Hardee's success in its southern markets with other sturdy meat-and-biscuit combos, such as pork chops and chicken breasts, led it to wonder if a beef offshoot would appeal to customers out west, she explained. "We had a steak sandwich years ago that we sold in the morning, so we know there's potential here for steak at breakfast," she added.

That Carl's Jr.'s steak-and-egg burritos sell best in its West Coast markets could be because such foods are part of the Mexican meal tradition. But where that logic fails is in the chain’s Texas markets, also home to many Hispanic immigrants, who, for whatever reason, appear cooler toward carne before lunch. "Those sales just aren't there yet," Mansfield said.

Sharp declines in beef prices since 2007 have made it sensible to experiment with beef breakfast options at Carl's Jr., Mansfield said, yet she stressed that prices remain high enough to ensure such offerings will remain on the pricier end of the menu.

Nava-Bailey agrees.

"I'd not call it cheap at all,” she says. “I have suppliers who are working with me, but prices aren't that low."
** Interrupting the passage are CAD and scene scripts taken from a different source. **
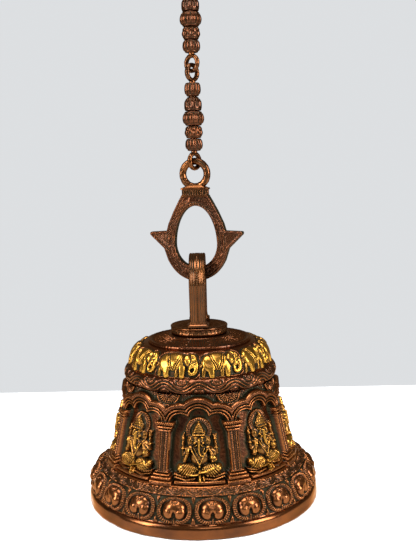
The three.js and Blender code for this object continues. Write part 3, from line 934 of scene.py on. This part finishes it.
PLATE_SECTORS = 12
SCALLOPS = 18
COLLAR_RADIUS = 28.4


def crown_plate():
    """A low cone of engraved sectors inside a rolled rim."""
    outline = [
        (5.8, 157.3), (50.5, 157.2), (51.3, 157.9), (51.5, 159.4), (50.9, 160.8), (49.2, 161.2),
        (47.6, 160.6), (46.6, 160.8), (38, 162.6), (31, 164.4), (28, 165.3), (6.3, 165.4), (5.8, 164.9),
    ]

    def relief(angle, along, radius, z):
        top = (z > 160.4) & (radius > 27)
        edge = np.abs(off_whole(angle * PLATE_SECTORS / TAU)) * TAU / PLATE_SECTORS * radius
        field = top * (radius < 46.4) * (radius > 30.6)
        height = -1.2 * (line(edge - 1.1, 0.45) + line(edge - 2.6, 0.45)) * field
        height = height - 1.0 * ramp(-0.1, 0.7, np.cos((edge - 2.6) * TAU / 1.7)) * field * (edge > 3.5)
        height = height - 0.8 * line(radius - 46.9, 0.45) * (z > 160)
        height = height - 0.6 * line(radius - 30.2, 0.45) * top
        return height + 0.08 * grain(angle * 40, radius, 3, 51)

    return turned("crown_plate_cast", fillet(outline, 0.5), 420, 0.5, relief)


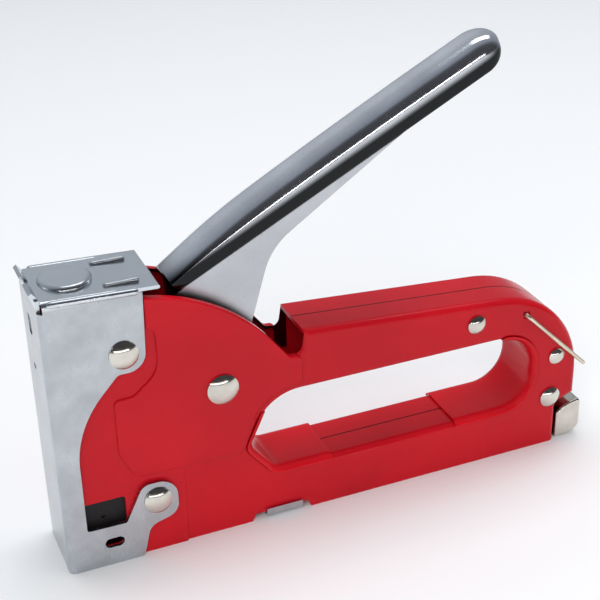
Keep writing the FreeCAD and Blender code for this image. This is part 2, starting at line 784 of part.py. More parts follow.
def makeFollower():
    body = newBody("staple_follower")
    outer = d("stapleOuter")
    gap = d("railOuter") + 0.25
    inner = d("railOuter") - d("railWall") - 0.3
    section = [
        (-outer, 3.8, 0.0),
        (-gap, 3.8, 0.0),
        (-gap, 10.5, 0.0),
        (-inner, 10.5, 0.0),
        (-inner, 2.1, 0.0),
        (inner, 2.1, 0.0),
        (inner, 10.5, 0.0),
        (gap, 10.5, 0.0),
        (gap, 3.8, 0.0),
        (outer, 3.8, 0.0),
        (outer, 11.4, 0.5),
        (-outer, 11.4, 0.5),
    ]
    profile = newSketch(body, "section", "YZ", [section], circles=[(0.0, d("rodZ"), d("rodRadius") + 0.1)], lift=47.4)
    pad(body, profile, "10")
    return body


def makeStaples():
    body = newBody("staple_strip")
    outer = d("stapleOuter")
    inner = outer - d("stapleWire")
    section = [
        (-outer, 4.4, 0.0),
        (-inner, 4.8, 0.0),
        (-inner, 11.0, 0.0),
        (inner, 11.0, 0.0),
        (inner, 4.8, 0.0),
        (outer, 4.4, 0.0),
        (outer, 11.5, 0.4),
        (-outer, 11.5, 0.4),
    ]
    profile = newSketch(body, "section", "YZ", [section], lift=2.6)
    pad(body, profile, "dims.stripLength")
    return body


# ---------------------------------------------------------------- handle lock

def makeLockWire():
    body = newBody("lock_wire")
    half = d("wireHalf")
    arm = d("wireArm")
    route = [(0, -7.9, 0), (0, -half, 1.2), (arm, -half, 1.6), (arm, half, 1.6), (0, half, 1.2), (0, 7.9, 0)]
    path = newSketch(body, "path", "XY", path=route)
    ring = newSketch(body, "ring", "XZ", circles=[(0, 0, d("wireRadius"))], lift=7.9)
    pipe = body.newObject("PartDesign::AdditivePipe", "lock_wire_pipe")
    pipe.Profile = ring
    pipe.Spine = path
    body.Tip = pipe
    turned = FreeCAD.Rotation(V(0, 1, 0), d("wireAngle"))
    body.Placement = FreeCAD.Placement(V(0, 0, 0), turned)
    place(body, "dims.wireX", None, "dims.wireZ")
    return body


# ---------------------------------------------------------------- assembly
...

When it comes to steak at breakfast, customer profiling appears impossible at Malone's Bakery and Deli, where owner Paul Malone said he sells "tons of steak-and-egg burritos to everybody, and all ages. … Race, color, where you're from, it doesn't matter, everybody loves them."

Originally started as a quick-service bakery, the Flagstaff, Ariz., shop added breakfast burritos eight years ago. Sales were so strong that sweet baked goods have taken a backseat to savory items, such as Malone’s chili- and salsa-laced 1-pound burritos. Malone's breakfast menu also features beef quesadillas and beef and egg scrambles.

"We sell our beef burritos for $6.50, and that's for Angus beef," Malone said. To prepare the beef, he trims it, pounds it thinly and then marinates and grills it.

"And when you're getting 14 to 16 ounces of food, that carries a lot of our customers through breakfast and lunch,” he said. “You see a lot of kids just splitting them. We know we have to give our customers value or they won't come back."